START

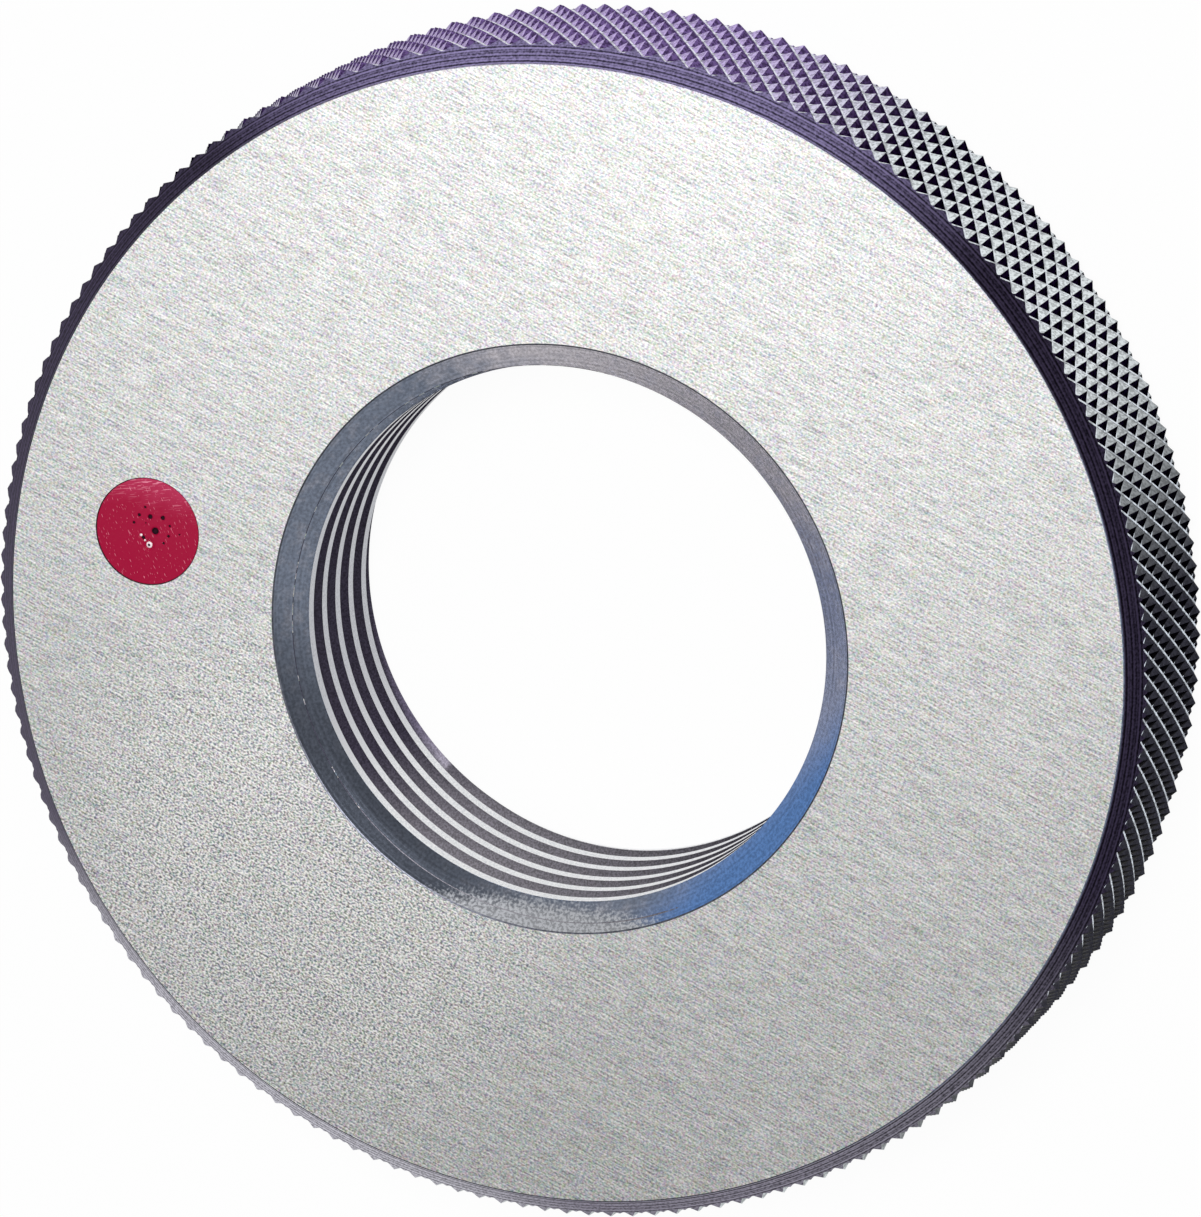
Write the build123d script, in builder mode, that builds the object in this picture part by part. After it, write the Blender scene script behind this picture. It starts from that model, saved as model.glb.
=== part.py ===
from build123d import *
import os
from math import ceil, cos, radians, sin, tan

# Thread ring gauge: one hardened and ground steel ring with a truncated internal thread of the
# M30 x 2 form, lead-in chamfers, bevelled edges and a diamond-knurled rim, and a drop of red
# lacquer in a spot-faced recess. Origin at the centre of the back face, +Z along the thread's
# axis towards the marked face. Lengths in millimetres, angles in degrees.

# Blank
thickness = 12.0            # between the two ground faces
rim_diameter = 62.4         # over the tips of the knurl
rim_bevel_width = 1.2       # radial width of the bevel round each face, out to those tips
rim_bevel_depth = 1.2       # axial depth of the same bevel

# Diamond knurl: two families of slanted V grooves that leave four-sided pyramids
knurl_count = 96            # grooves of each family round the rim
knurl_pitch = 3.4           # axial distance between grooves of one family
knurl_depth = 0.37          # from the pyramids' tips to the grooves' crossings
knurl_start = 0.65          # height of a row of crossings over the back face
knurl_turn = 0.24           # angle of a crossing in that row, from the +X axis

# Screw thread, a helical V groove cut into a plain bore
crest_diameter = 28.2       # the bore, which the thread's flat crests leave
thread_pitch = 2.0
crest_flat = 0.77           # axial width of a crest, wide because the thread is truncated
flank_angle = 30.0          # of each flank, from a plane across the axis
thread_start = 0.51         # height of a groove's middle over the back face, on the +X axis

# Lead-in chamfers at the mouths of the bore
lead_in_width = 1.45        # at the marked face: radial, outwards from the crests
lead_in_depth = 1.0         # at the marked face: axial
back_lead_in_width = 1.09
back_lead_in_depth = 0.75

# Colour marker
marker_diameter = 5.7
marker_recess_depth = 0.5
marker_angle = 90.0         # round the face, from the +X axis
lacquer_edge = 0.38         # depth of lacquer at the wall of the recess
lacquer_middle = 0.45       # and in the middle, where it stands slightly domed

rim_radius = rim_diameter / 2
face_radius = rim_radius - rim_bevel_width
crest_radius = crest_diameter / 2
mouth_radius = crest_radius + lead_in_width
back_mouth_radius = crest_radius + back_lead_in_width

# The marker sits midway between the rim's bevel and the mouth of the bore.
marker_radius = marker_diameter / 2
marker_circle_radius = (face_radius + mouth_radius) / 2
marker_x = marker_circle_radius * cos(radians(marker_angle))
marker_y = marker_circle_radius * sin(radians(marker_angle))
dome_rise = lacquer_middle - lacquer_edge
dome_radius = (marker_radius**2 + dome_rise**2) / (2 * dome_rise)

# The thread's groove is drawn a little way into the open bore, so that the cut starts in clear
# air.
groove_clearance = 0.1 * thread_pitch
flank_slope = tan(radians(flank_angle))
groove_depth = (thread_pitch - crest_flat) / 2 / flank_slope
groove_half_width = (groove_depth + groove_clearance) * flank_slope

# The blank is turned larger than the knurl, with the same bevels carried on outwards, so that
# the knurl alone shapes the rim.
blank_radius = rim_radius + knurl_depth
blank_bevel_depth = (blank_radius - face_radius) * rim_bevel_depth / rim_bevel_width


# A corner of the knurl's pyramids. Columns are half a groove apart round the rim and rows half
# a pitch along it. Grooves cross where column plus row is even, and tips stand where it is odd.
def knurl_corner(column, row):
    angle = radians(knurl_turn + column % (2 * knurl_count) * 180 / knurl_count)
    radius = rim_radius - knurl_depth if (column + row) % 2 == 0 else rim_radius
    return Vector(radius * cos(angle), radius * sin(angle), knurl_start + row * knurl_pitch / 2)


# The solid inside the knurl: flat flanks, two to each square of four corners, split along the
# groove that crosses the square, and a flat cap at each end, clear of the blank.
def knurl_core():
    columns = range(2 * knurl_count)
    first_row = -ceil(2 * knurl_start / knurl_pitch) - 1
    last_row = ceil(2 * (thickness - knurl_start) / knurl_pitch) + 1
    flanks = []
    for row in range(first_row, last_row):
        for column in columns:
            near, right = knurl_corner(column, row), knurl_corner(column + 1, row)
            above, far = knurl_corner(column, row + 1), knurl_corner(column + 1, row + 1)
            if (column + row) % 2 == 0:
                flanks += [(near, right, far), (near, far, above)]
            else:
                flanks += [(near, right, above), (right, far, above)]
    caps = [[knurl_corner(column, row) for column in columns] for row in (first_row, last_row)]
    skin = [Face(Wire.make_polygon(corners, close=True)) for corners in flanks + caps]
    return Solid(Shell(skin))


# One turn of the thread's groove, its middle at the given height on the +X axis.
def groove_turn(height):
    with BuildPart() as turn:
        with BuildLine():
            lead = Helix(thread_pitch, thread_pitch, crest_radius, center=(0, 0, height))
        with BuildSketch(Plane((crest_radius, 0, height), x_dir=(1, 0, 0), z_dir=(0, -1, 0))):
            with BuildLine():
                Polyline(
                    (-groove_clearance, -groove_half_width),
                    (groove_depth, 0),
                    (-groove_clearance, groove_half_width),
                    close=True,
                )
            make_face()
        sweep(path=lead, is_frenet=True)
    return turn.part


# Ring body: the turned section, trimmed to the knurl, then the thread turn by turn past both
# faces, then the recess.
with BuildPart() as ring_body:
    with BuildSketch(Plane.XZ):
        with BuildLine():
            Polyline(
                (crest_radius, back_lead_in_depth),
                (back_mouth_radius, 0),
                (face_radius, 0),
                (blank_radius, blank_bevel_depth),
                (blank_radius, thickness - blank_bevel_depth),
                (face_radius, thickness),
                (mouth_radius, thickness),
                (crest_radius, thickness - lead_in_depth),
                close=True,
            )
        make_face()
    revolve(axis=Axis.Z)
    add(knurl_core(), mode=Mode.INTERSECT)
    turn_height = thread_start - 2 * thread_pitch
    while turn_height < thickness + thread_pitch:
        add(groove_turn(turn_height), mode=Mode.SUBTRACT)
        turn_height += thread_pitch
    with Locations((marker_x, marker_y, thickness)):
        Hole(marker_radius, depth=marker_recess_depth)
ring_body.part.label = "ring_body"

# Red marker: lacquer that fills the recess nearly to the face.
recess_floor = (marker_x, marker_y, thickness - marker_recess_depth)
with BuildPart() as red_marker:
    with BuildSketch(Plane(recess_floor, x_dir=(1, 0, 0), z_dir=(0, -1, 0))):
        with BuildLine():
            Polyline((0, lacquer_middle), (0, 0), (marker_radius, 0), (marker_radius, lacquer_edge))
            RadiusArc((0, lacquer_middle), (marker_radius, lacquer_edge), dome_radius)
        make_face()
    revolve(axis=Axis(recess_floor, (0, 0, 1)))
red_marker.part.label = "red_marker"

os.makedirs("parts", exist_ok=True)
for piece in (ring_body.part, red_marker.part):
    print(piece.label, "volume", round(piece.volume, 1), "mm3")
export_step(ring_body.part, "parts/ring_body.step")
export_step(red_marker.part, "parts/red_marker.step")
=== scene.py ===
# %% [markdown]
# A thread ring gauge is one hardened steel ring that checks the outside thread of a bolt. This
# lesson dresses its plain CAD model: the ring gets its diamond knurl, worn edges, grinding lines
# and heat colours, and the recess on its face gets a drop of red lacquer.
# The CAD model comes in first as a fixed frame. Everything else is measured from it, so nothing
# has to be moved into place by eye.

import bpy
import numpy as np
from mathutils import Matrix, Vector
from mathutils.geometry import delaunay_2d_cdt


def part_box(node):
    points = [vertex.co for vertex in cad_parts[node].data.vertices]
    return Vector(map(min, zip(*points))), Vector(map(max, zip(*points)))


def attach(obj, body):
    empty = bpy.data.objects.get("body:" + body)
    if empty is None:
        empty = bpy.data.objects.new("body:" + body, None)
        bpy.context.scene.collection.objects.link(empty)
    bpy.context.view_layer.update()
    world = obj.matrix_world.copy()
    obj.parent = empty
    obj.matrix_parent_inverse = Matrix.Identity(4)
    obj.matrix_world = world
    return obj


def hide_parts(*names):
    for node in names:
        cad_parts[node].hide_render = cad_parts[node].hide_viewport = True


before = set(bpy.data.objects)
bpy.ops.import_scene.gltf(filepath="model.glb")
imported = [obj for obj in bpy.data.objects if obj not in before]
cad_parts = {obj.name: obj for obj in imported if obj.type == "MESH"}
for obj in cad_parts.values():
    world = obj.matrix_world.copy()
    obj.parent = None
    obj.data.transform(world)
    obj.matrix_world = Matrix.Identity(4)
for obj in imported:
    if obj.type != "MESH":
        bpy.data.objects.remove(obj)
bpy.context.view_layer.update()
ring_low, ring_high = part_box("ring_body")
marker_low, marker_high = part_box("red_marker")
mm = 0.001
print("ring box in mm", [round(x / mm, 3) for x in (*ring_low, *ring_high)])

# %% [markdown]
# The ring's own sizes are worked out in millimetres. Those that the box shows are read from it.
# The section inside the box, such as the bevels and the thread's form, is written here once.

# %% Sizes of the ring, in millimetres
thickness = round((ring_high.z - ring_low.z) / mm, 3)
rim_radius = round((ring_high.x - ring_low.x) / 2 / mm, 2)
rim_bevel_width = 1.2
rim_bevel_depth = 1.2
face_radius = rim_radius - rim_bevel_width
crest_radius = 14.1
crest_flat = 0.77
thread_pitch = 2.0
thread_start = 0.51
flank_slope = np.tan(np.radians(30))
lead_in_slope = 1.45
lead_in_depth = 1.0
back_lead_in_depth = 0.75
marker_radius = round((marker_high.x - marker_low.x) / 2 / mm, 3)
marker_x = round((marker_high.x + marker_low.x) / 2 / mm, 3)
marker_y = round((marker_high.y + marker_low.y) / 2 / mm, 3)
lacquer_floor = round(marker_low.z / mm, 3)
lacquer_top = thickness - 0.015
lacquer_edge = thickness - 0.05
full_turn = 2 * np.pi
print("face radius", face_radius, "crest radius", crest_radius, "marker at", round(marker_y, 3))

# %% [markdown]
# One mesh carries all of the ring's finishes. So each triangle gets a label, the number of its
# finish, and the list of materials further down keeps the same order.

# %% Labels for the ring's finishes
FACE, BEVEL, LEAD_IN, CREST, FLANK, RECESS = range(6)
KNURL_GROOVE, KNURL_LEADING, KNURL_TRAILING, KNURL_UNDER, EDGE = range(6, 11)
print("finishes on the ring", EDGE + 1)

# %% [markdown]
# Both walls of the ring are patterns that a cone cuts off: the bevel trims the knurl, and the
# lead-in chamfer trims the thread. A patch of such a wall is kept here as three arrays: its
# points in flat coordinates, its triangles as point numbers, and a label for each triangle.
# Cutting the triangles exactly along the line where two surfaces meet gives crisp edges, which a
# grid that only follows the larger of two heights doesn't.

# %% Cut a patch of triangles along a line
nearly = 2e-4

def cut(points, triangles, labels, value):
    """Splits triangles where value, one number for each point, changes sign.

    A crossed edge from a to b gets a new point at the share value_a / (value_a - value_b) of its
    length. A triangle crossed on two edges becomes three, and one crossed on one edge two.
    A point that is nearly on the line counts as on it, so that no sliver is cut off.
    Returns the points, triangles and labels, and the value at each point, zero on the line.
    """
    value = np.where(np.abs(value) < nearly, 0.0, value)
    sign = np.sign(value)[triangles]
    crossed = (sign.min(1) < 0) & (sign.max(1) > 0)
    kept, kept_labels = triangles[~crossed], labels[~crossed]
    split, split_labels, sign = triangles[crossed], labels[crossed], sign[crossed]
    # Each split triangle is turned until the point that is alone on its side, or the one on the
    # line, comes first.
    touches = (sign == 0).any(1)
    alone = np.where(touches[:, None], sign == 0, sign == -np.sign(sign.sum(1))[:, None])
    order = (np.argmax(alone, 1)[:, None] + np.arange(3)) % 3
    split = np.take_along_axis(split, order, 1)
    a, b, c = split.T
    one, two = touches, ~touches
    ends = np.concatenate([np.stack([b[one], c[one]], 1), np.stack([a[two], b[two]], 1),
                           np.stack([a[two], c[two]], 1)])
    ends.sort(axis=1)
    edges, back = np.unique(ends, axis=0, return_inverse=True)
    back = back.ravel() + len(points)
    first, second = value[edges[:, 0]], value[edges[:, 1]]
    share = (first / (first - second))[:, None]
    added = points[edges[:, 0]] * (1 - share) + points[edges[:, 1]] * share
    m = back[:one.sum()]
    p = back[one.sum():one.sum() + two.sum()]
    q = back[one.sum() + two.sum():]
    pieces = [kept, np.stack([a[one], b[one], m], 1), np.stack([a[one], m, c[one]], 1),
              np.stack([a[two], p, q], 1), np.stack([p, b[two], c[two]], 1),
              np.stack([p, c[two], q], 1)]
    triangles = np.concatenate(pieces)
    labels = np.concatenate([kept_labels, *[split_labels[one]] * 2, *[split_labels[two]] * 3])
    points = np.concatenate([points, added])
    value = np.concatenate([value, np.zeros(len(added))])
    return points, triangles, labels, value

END

- [Exercise]:
Extract exactly and only the lines above from the line containing "# Red marker: lacquer" through the line containing "in imported if", both end lines included.

- [Task response]:
# Red marker: lacquer that fills the recess nearly to the face.
recess_floor = (marker_x, marker_y, thickness - marker_recess_depth)
with BuildPart() as red_marker:
    with BuildSketch(Plane(recess_floor, x_dir=(1, 0, 0), z_dir=(0, -1, 0))):
        with BuildLine():
            Polyline((0, lacquer_middle), (0, 0), (marker_radius, 0), (marker_radius, lacquer_edge))
            RadiusArc((0, lacquer_middle), (marker_radius, lacquer_edge), dome_radius)
        make_face()
    revolve(axis=Axis(recess_floor, (0, 0, 1)))
red_marker.part.label = "red_marker"

os.makedirs("parts", exist_ok=True)
for piece in (ring_body.part, red_marker.part):
    print(piece.label, "volume", round(piece.volume, 1), "mm3")
export_step(ring_body.part, "parts/ring_body.step")
export_step(red_marker.part, "parts/red_marker.step")
=== scene.py ===
# %% [markdown]
# A thread ring gauge is one hardened steel ring that checks the outside thread of a bolt. This
# lesson dresses its plain CAD model: the ring gets its diamond knurl, worn edges, grinding lines
# and heat colours, and the recess on its face gets a drop of red lacquer.
# The CAD model comes in first as a fixed frame. Everything else is measured from it, so nothing
# has to be moved into place by eye.

import bpy
import numpy as np
from mathutils import Matrix, Vector
from mathutils.geometry import delaunay_2d_cdt


def part_box(node):
    points = [vertex.co for vertex in cad_parts[node].data.vertices]
    return Vector(map(min, zip(*points))), Vector(map(max, zip(*points)))


def attach(obj, body):
    empty = bpy.data.objects.get("body:" + body)
    if empty is None:
        empty = bpy.data.objects.new("body:" + body, None)
        bpy.context.scene.collection.objects.link(empty)
    bpy.context.view_layer.update()
    world = obj.matrix_world.copy()
    obj.parent = empty
    obj.matrix_parent_inverse = Matrix.Identity(4)
    obj.matrix_world = world
    return obj


def hide_parts(*names):
    for node in names:
        cad_parts[node].hide_render = cad_parts[node].hide_viewport = True


before = set(bpy.data.objects)
bpy.ops.import_scene.gltf(filepath="model.glb")
imported = [obj for obj in bpy.data.objects if obj not in before]
cad_parts = {obj.name: obj for obj in imported if obj.type == "MESH"}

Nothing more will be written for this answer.